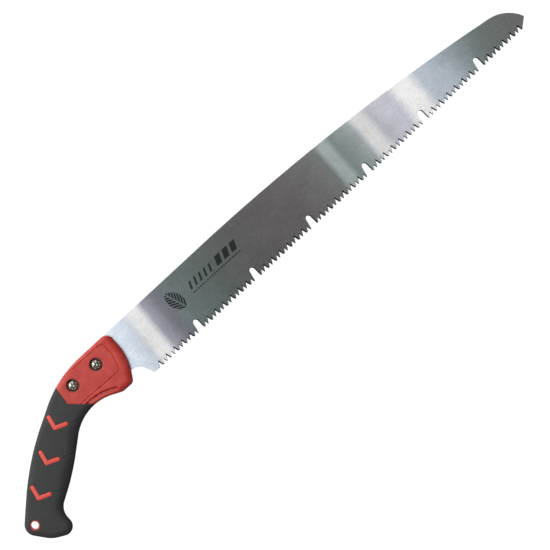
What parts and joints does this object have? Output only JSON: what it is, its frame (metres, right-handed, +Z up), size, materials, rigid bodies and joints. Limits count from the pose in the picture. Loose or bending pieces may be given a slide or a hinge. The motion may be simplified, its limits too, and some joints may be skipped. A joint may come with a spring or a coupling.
{
  "type": "japanese pull saw",
  "caption": "Long pull-stroke saw: a fine-toothed tapering blade with gullets, clamped by two screws in a curved pistol-grip handle with rubber grip and hang hole.",
  "frame": {"origin": "centre of the hang hole, at the middle of the handle's thickness", "axes": "+X along the blade to its tip, +Z up with the teeth facing down, Y across the thickness with the screw heads on the -Y side"},
  "size_m": [0.7215, 0.0286, 0.1259],
  "materials": {
    "blade_steel": "fine lengthwise grind, satin",
    "handle_red": "satin moulded plastic",
    "grip_rubber": "fine-textured soft rubber",
    "screw_steel": "bright nickel plate",
    "washer_steel": "zinc plate, satin",
    "nut_steel": "zinc plate, satin"
  },
  "bodies": {
    "handle": {"saw_blade": "blade_steel", "core_left": "handle_red", "core_right": "handle_red", "grip_sleeve": "grip_rubber", "front_nut": "nut_steel", "rear_nut": "nut_steel"},
    "front_washer": {"front_washer": "washer_steel"},
    "front_screw": {"front_screw": "screw_steel"},
    "rear_washer": {"rear_washer": "washer_steel"},
    "rear_screw": {"rear_screw": "screw_steel"}
  },
  "joints": [
    {"name": "front_travel", "type": "slide", "parent": "handle", "child": "front_washer", "axis": [0, -1, 0], "range_m": [0, 0.005]},
    {"name": "front_turn", "type": "hinge", "parent": "front_washer", "child": "front_screw", "pos_m": [0.1549, 0, 0.0784], "axis": [0, -1, 0], "range_deg": [0, 1800]},
    {"name": "rear_travel", "type": "slide", "parent": "handle", "child": "rear_washer", "axis": [0, -1, 0], "range_m": [0, 0.005]},
    {"name": "rear_turn", "type": "hinge", "parent": "rear_washer", "child": "rear_screw", "pos_m": [0.1234, 0, 0.0784], "axis": [0, -1, 0], "range_deg": [0, 1800]}
  ],
  "couplings": [
    {"joint": "front_turn", "follows": "front_travel", "rad_per_m": 6283.2},
    {"joint": "rear_turn", "follows": "rear_travel", "rad_per_m": 6283.2}
  ]
}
* * *
* **Work to complete**:
Pick out the lines containing the string "joints".

* **Result of the task**:
What parts and joints does this object have? Output only JSON: what it is, its frame (metres, right-handed, +Z up), size, materials, rigid bodies and joints. Limits count from the pose in the picture. Loose or bending pieces may be given a slide or a hinge. The motion may be simplified, its limits too, and some joints may be skipped. A joint may come with a spring or a coupling.
  "joints": [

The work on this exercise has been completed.